If you have ever passed by an IKO Center you probably have realized that kiteboarders in the beginning stages are using very short lines. The IKO Professional Community for many years has been implementing and using this simple yet highly effective adjustment in their teaching programs.
When we are talking “short lines” we are talking 5m. The 5m lines can be used in the beginning up into body dragging and steady pull. This method reduces the stress of both the student and the Instructor. Allowing the Instructor to be closer to the student and reducing mistakes to have less negative consequences physically and mentally on the student. The short lines reduces the size of the wind window, thus reducing the space needed for a lesson and negative impact on other beach users.
The short line method stimulates positive discovery urges in students. As you can reduce the kite’s power. This means you can have a 4-line LEI kite flying without power and it can be considered a trainer kite according to IKO Standards. Easily managing stronger and gusty wind conditions.
When using shorting lines, kite crashes are also much softer; causing less damage to the equipment. Additionally with short lines, it is nearly impossible to loop the kite. When using short lines it reduces the amount of time spent on equipment management*, (one kite and different line lengths) according to the student’s level, weight and weather condition.

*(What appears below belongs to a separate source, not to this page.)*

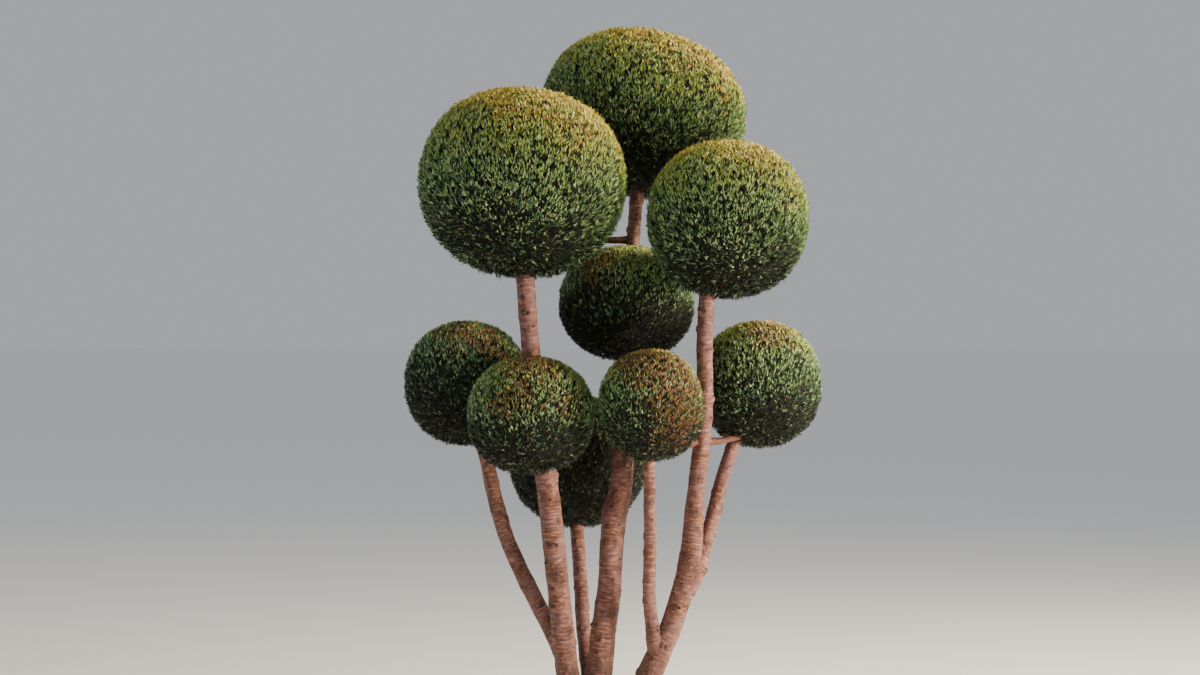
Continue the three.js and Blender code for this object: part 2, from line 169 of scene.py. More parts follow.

As an example of a courses in normal wind condition would go as followed:
5m lines for discovery level until the student has good control of the kite in all part of the WW and know how and when to use the safety system. (5m lines can also be used in the body drags and steady pull)
10/12m lines for intermediate level until the first attempts of the water start
20/22m lines for water start and riding
What are your thoughts and experience on short lines? Do you prefer this method over using a small foil/trainer kite and then moving to long lines? Let us know your personal and professional experience below both from the Instructor and Student point of view.
*It is easier and faster to change the length of the lines than to change a kite. You should make a gradual transition to longer lines when the student has demonstrated good control using the shorter lines and you need to move on to other exercises that require more power in the kite.